El viaje papal a Chile y Perú es un regreso a América, la sexta vez en cinco años de pontificado. Y de vuelta a Santiago, en un país donde el joven Bergoglio recibió parte de su educación, que ha recordado con gratitud, citando los versos de la poeta nacional Gabriela Mistral, en su saludo a las autoridades en el Palacio presidencial de La Moneda. En un discurso en el que afrontó sin vacilar las claves del bicentenario de la independencia chilena.
En primer lugar, con un elogio del sistema democrático, demostrado por el ejercicio del voto en las elecciones generales de hace un mes confirmó la alternancia en la presidencia después de años de dictadura militar, distante pero no olvidada. La democracia es necesaria, pero no suficiente, si no está respaldada por la voluntad común y cotidiana de contribuir al bien del país. “Seamos los constructores de la obra más bella: el país”, dijo el Papa citando las palabras del cardenal Raúl Silva Henríquez, arzobispo que fue capaz de enfrentar el período más oscuro de la historia reciente de Chile, y que unos años antes del golpe subrayaba cómo esta construcción debería haber sido el compromiso de todos.

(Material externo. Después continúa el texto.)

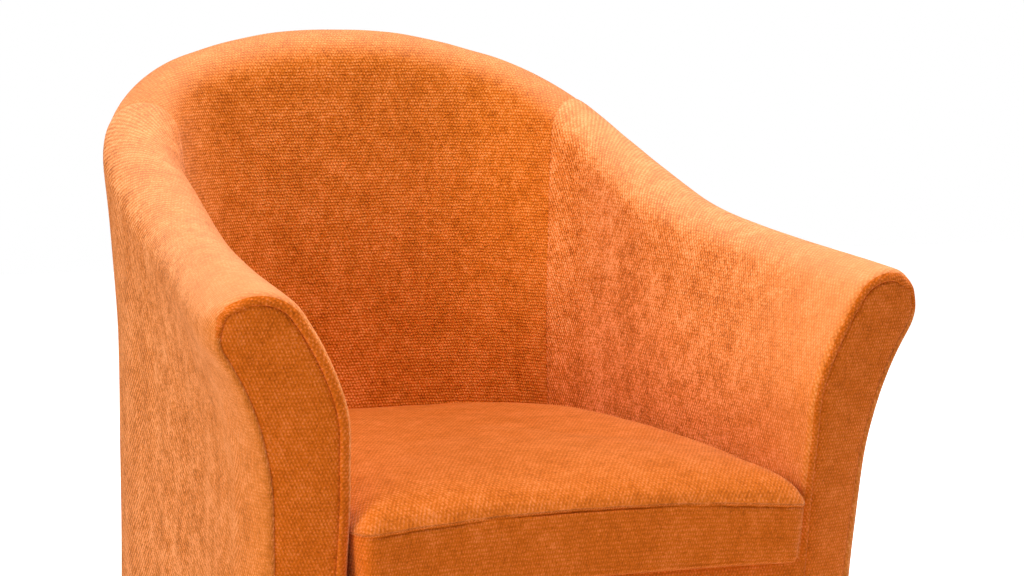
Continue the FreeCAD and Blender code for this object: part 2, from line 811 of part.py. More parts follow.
def leg(place, side, end):
    """Tapered square leg with eased edges and a hole for its bolt and its glide's pin."""
    name = "leg_" + place
    body = document.addObject("PartDesign::Body", name)
    head = square_sketch(body, name + "_head", "leg_top_width", leg_top)
    taper = body.newObject("PartDesign::Pad", name + "_taper")
    taper.Profile = head
    taper.Reversed = True
    taper.setExpression("Length", LEG_LENGTH)
    taper.setExpression("TaperAngle", LEG_TAPER)
    document.recompute()
    upright = []
    for number, edge in enumerate(taper.Shape.Edges, start=1):
        rise = abs(edge.Vertexes[0].Point.z - edge.Vertexes[1].Point.z)
        if rise > size("leg_edge_radius"):
            upright.append("Edge%d" % number)
    easing = body.newObject("PartDesign::Fillet", name + "_easing")
    easing.Base = (taper, upright)
    easing.setExpression("Radius", "Sizes.leg_edge_radius")
    document.recompute()
    x, y = leg_place(side, end)
    drill = cylinder(
        name + "_bolt_hole", "Sizes.leg_bolt_diameter / 2 + Sizes.bolt_clearance",
        "Sizes.leg_bolt_depth + Sizes.overrun", 0, 0, leg_top - size("leg_bolt_depth"))
    pin = cylinder(
        name + "_pin_hole", "Sizes.glide_pin_diameter / 2",
        "Sizes.glide_pin_length + Sizes.glide_thickness", 0, 0, 0)
    drills = document.addObject("Part::MultiFuse", name + "_holes")
    drills.Shapes = [drill, pin]
    bored = document.addObject("Part::Cut", name + "_bored")
    bored.Base = body
    bored.Tool = drills
    bored.Placement.Base = Vector(x, y, 0)
    body.Label = name + "_blank"
    bored.Label = name
    return bored


legs = [leg(*row) for row in LEG_PLACES]
keep(*legs)


def group(name, items):
    """Several like solids as one piece."""
    item = document.addObject("Part::Compound", name)
    item.Label = name
    item.Links = items
    return keep(item)


plates, bolts, glides = [], [], []
for place, side, end in LEG_PLACES:
    x, y = leg_place(side, end)
    sheet_steel = document.addObject("Part::Box", "plate_blank_" + place)
    sheet_steel.setExpression("Length", "Sizes.leg_plate_size")
    sheet_steel.setExpression("Width", "Sizes.leg_plate_size")
    sheet_steel.setExpression("Height", "Sizes.leg_plate_thickness")
    reach = size("leg_plate_size") * HALF
    sheet_steel.Placement.Base = Vector(x - reach, y - reach, leg_top)
    hole = cylinder(
        "plate_hole_" + place, "Sizes.leg_bolt_diameter / 2 + Sizes.bolt_clearance",
        "Sizes.leg_plate_thickness + 2 * Sizes.overrun", x, y, leg_top - size("overrun"))
    plate = document.addObject("Part::Cut", "leg_plate_" + place)
    plate.Base = sheet_steel
    plate.Tool = hole
    plates.append(plate)
    bolts.append(cylinder(
        "leg_bolt_" + place, "Sizes.leg_bolt_diameter / 2",
        "Sizes.leg_bolt_depth + Sizes.leg_plate_thickness + Sizes.corner_block_height",
        x, y, leg_top - size("leg_bolt_depth")))
    disc = cylinder("glide_disc_" + place, "Sizes.glide_diameter / 2", "Sizes.glide_thickness", x, y, 0)
    pin = cylinder(
        "glide_pin_" + place, "Sizes.glide_pin_diameter / 2",
        "Sizes.glide_thickness + Sizes.glide_pin_length", x, y, 0)
    glide = document.addObject("Part::Fuse", "glide_" + place)
    glide.Base = disc
    glide.Tool = pin
    glides.append(glide)
group("leg_plates", plates)
group("leg_bolts", bolts)
group("glides", glides)


# Corner blocks that the legs are bolted to, and the cloth that closes the underside

block_top = rail_bottom + size("corner_block_height")
well = tub_plate(
    rail_bottom, size("corner_block_height"), border_y(block_top, rail_back), lambda rib: rib.lining_out)
end_boards = [arm_front_board_right.Shape]
end_boards.append(end_boards[0].mirror(Vector(0, 0, 0), Vector(1, 0, 0)))
blocks = []
for place, side, end in LEG_PLACES:
    x, y = leg_place(side, end)
    reach = size("corner_block_size") * HALF
    block = Part.makeBox(
        2.0 * reach, 2.0 * reach, size("corner_block_height"), Vector(x - reach, y - reach, rail_bottom))
    hole = Part.makeCylinder(bolt_hole, size("corner_block_height"), Vector(x, y, rail_bottom))
    blocks.append(block.common(well).cut([front_rail.Shape, hole] + end_boards).Solids[0])
keep(feature("corner_blocks", Part.makeCompound(blocks)))

document.recompute()
dust_cover = tub_plate(
    size("base_height"), size("dust_cover_thickness"), border_y(size("base_height"), cover_back),
    lambda rib: rib.outer_pad)
end_cut = front_slab(None, cover_back)
dust_cover = dust_cover.cut(end_cut.common(Part.makeBox(
    size("overall_width"), size("overall_depth"), size("overall_height"),
    Vector(seat_half, -size("overall_depth"), 0))))
left_cut = end_cut.mirror(Vector(0, 0, 0), Vector(1, 0, 0)).common(Part.makeBox(
    size("overall_width"), size("overall_depth"), size("overall_height"),
    Vector(-seat_half - size("overall_width"), -size("overall_depth"), 0)))
dust_cover = dust_cover.cut(left_cut)
for plate in plates:
    dust_cover = dust_cover.cut(Part.makeBox(
        size("leg_plate_size"), size("leg_plate_size"), size("overrun"),
        plate.Base.Placement.Base))
keep(feature("dust_cover", dust_cover))


# Loose seat cushion: boxed border, crowned top, sides drawn in between the seams

cushion_bottom = deck_top + size("cushion_lift")
cushion_seam = cushion_bottom + size("cushion_border")
cushion_middle = (cushion_bottom + cushion_seam) * HALF
cushion_front = border_y(cushion_seam) - size("cushion_overhang")


def cushion_outline(height, inset):
    """Outline of the cushion, drawn in from its widest by an inset."""
    return tub_outline(
        height, cushion_front + inset,
        lambda rib: -rib.half - size("cushion_clearance") - inset,
        size("cushion_corner") - inset)


def border_form(inset, bottom, top):
    """Block between the cushion's two seams, its sides drawn in."""
    return loft([
        cushion_outline(bottom, size("cushion_tuck") + inset),
        cushion_outline(cushion_middle, size("cushion_pull_in") + inset),
        cushion_outline(top, inset)])


# Scale of the outline and share of the crown at each step up the top of the cushion
CROWN_SHARES = [(0.965, 0.34), (0.88, 0.63), (0.7, 0.87), (0.45, 0.98), (0.2, 1.0)]


def crown_form(inset, crown):
    """Crowned top of the cushion, above its seam."""
    rim = cushion_outline(cushion_seam, inset)
    middle = Vector(0, (rim.BoundBox.YMin + rim.BoundBox.YMax) * HALF, cushion_seam)
    wires = [rim]
    for scale, rise in CROWN_SHARES:
        ring = rim.copy()
        ring.scale(scale, middle)
        ring.translate(Vector(0, 0, crown * rise))
        wires.append(ring)
    return loft(wires)


cloth = size("cushion_cloth")
outer_border = border_form(0.0, cushion_bottom, cushion_seam)
inner_border = border_form(cloth, cushion_bottom, cushion_seam)
inner_crown = crown_form(cloth, size("cushion_crown") - cloth)
base_cut = Part.makeBox(
    size("overall_width"), size("overall_depth"), cloth,
    Vector(-size("overall_width") * HALF, -size("overall_depth") * HALF, cushion_bottom))
cushion_foam = feature("cushion_foam", inner_border.cut(base_cut))
cushion_base_cover = feature("cushion_base_cover", inner_border.common(base_cut))
cushion_border_cover = feature("cushion_border_cover", outer_border.cut(inner_border))
cushion_topper = feature("cushion_topper", inner_crown)
cushion_top_cover = feature(
    "cushion_top_cover", crown_form(0.0, size("cushion_crown")).cut(inner_crown))
keep(cushion_foam, cushion_topper, cushion_top_cover, cushion_border_cover, cushion_base_cover)


# Zip in the back border. Its tape follows the arc of the border, and so does its slider

def back_arc():
    """Radius, centre in plan and half length of the arc at the back of the border, halfway up."""
    middle = Rib(1.0)
    edge = Rib(straight_share + (1.0 - straight_share) * BACK_ARC_SHARE)
    inset = size("cushion_clearance") + size("cushion_pull_in")
    top = middle.point(-middle.half - inset, cushion_middle)
    low = edge.point(-edge.half - inset, cushion_middle)
    drop = top.y - low.y
    radius = (low.x ** 2 + drop ** 2) / (2.0 * drop)
    return radius, Vector(0, top.y - radius, 0), radius * math.asin(low.x / radius)


zip_radius, zip_centre, zip_reach = back_arc()


def zip_strip(start, thickness, height, first, last):
    """Strip bent round the back border, between two angles from straight back."""
    corners = [
        (start, -height * HALF), (start + thickness, -height * HALF),
        (start + thickness, height * HALF), (start, height * HALF)]
    points = [
        Vector(0, zip_centre.y + zip_radius + out, cushion_middle + rise) for out, rise in corners]
    strip = Part.Face(Part.makePolygon(points + points[:1])).revolve(
        zip_centre, Vector(0, 0, 1), last - first)
    strip.rotate(zip_centre, Vector(0, 0, 1), first)
    return strip


half_zip = math.degrees((zip_reach - size("zip_end_margin")) / zip_radius)
stop_angle = math.degrees(size("zip_stop_length") / zip_radius)
slider_angle = math.degrees(size("zip_slider_length") / zip_radius)
tape_face = size("zip_tape_thickness")
chain_seat = tape_face + size("zip_seat_gap")
chain_face = chain_seat + size("zip_chain_thickness")
tape = zip_strip(
    -size("zip_clearance"), size("zip_clearance") + tape_face, size("zip_tape_height"), -half_zip, half_zip)
zip_tape = feature("zip_tape", tape.cut(outer_border))
stop_height = size("zip_slider_height")
zip_chain = feature("zip_chain", zip_strip(
    chain_seat, size("zip_chain_thickness"), size("zip_chain_height"), stop_angle - half_zip,
    half_zip - stop_angle))
stops = [
    zip_strip(chain_seat, size("zip_chain_thickness"), stop_height, -half_zip, stop_angle - half_zip),
    zip_strip(chain_seat, size("zip_chain_thickness"), stop_height, half_zip - stop_angle, half_zip)]
zip_stops = feature("zip_stops", Part.makeCompound(stops))
slider_start = stop_angle - half_zip + math.degrees(size("zip_clearance") / zip_radius)
slider_gap = size("zip_clearance")
slider_blank = zip_strip(
    tape_face + slider_gap, size("zip_slider_thickness"), stop_height,
    slider_start, slider_start + slider_angle)
slider_slot = zip_strip(
    -size("overrun"), size("overrun") + chain_face + slider_gap,
    size("zip_chain_height") + 2.0 * slider_gap, -half_zip, half_zip)
zip_slider = feature("zip_slider", slider_blank.cut(slider_slot))
keep(zip_tape, zip_chain, zip_stops, zip_slider)
print("zip centre y %.2f, radius %.2f, height %.2f" % (zip_centre.y, zip_radius, cushion_middle))
print("slider travel %.2f degrees, zip half angle %.3f" % (-2.0 * slider_start - slider_angle, half_zip))
for place, side, end in LEG_PLACES:
    print(place, "leg at x %.2f, y %.2f" % leg_place(side, end))


# Check every object, then write each piece to a file of its own

document.recompute()
for item in document.Objects:
    if "Invalid" in item.State or "Error" in item.State:
        raise RuntimeError("object failed: " + item.Label)
for item in pieces:
    if item.Shape.isNull() or not item.Shape.isValid() or not item.Shape.Solids:
        raise RuntimeError("shape failed: " + item.Label)
os.makedirs("parts", exist_ok=True)
for item in pieces:
    item.Shape.exportStep(os.path.join("parts", item.Label + ".step"))
print("pieces written:", len(pieces))
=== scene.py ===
import functools
import math
from bisect import bisect_left, bisect_right

import bpy
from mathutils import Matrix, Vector, noise


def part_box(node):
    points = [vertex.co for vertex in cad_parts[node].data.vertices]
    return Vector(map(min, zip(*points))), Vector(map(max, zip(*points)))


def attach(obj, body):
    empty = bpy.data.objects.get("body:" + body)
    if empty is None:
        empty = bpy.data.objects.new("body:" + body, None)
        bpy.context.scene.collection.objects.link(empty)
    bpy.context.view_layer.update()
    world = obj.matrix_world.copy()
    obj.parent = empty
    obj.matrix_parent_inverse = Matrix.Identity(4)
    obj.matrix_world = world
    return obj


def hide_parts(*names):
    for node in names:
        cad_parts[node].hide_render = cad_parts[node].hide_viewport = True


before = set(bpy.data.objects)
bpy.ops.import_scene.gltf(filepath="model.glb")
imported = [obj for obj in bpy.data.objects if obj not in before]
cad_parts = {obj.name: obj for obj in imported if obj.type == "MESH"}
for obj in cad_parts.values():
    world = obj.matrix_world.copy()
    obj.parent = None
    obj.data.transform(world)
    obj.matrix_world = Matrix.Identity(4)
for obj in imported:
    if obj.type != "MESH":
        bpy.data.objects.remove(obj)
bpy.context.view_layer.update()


# Camera
# It stands a little left of the chair's front, level with the top of the back, and looks slightly
# down. The lens is long, and the shift puts the chair where the photograph has it.

camera_place = Vector((-1.2155, -2.9566, 0.860))
camera_azimuth = math.radians(22.6)
camera_drop = 0.089
sensor_mm = 36
photo_width_px = 1024
focal_px = 2900
shift_px = 56

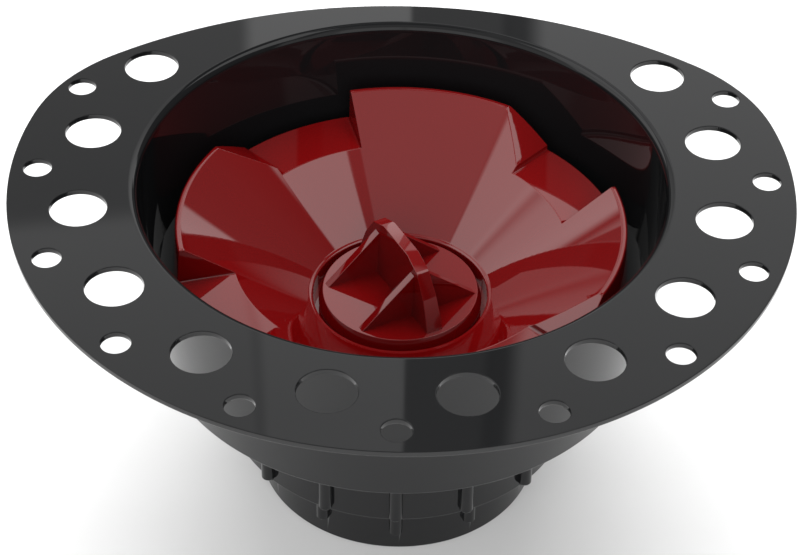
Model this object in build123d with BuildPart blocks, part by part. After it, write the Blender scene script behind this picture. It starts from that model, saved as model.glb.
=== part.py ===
"""Bathtub floor drain with its test insert fitted.

A black moulded drain body (floor flange, deep bowl, stepped tail with a pipe
socket), a red funnel-shaped test insert standing on the ledge inside the bowl,
a red quarter-turn knob that closes the insert's neck, and the rubber seals.

Millimetres.  Z is the drain's axis, +Z up.  The origin is the centre of the
tail's open end, where the waste pipe goes in.  The flange is cut flatter at
the back, which is +Y.
"""
from build123d import *
import math
import os

os.makedirs("parts", exist_ok=True)

# ---------------------------------------------------------------- driving sizes
H = 89.3                 # flange's top face above the tail's end

# flange
FLANGE_T = 1.4
FLANGE_R = 91.1          # front and sides
BACK_R = 120.0           # flatter back arc
BACK_CY = -49.5          # its centre
BACK_BLEND = 44.0        # blend between the two arcs
BIG_PCR = 75.0           # circle of the large holes
BIG_R = 6.55
SMALL_PCR = 84.8         # circle of the screw holes
SMALL_R = 3.3
PITCH = 22.5             # both patterns step by this angle

# bowl
LIP_R = 63.4             # rounded lip's outer edge
WALL_TOP_R = 61.5
WALL_TOP_Z = H - 2.3
WALL_LOW_R = 59.1
LEDGE_Z = H - 29.2       # the insert stands here
LEDGE_IN_R = 51.0
SKIRT_Z = H - 45.0       # lowest edge of the bowl's outer wall
SKIRT_R = 59.6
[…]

Palabras que el Papa comparó con las de otra figura querida por él y canonizada por su predecesor, el jesuita Alberto Hurtado, quien concibió a la nación como “una misión a cumplir”. Una tarea a asumir especialmente a través de la escucha, en un país que se caracteriza por la pluralidad. Así, tenemos que escuchar a los desempleados, a los pueblos indígenas -“a menudo olvidados” y promover los derechos y la cultura-, a los inmigrantes y proteger a los jóvenes del “flagelo de la droga”, a los ancianos y a los niños, enumeró Francisco.
En este sentido, en un contexto católico marcado por la muy grave lacra de los abusos, el Papa expresó su dolor y vergüenza “ante el daño irreparable causado a los niños por los ministros de la Iglesia”. A partir de ahí, y mano a mano con el Episcopado chileno, el Papa dijo que “es justo pedir perdón y ayudar con todas nuestras fuerzas a las víctimas” y trabajo para que este escándalo -que ha socavado gravemente la credibilidad del clero- no vuelva a ocurrir.
Igualmente enérgicos fueron dos gestos de Bergoglio poco después de llegar a Santiago y durante el vuelo que lo llevó a Chile. Como primer acto de su viaje, el Papa quiso parar en las afueras de la capital para rezar en la tumba de una figura icónica y venerable del catolicismo chileno, Enrique Alvear, conocido como “el obispo de los pobres” y que fue, entre otras cosas, auxiliar del cardenal Silva Henríquez.
Y a los periodistas que le acompañan en este viaje Bergoglio les entregó una imagen que ha impreso para mostrar, de manera más eficaz de lo que pueden las palabras, los frutos de la guerra: la fotografía desgarradora -tomada por un joven fotógrafo estadounidense poco después de Bombardeo nuclear de Nagasaki- de un niño que lleva a un hermanito muerto sobre sus hombros y espera, mordiéndose los labios con sangre para detener las lágrimas, su turno para que el cuerpo del pequeño sea incinerado.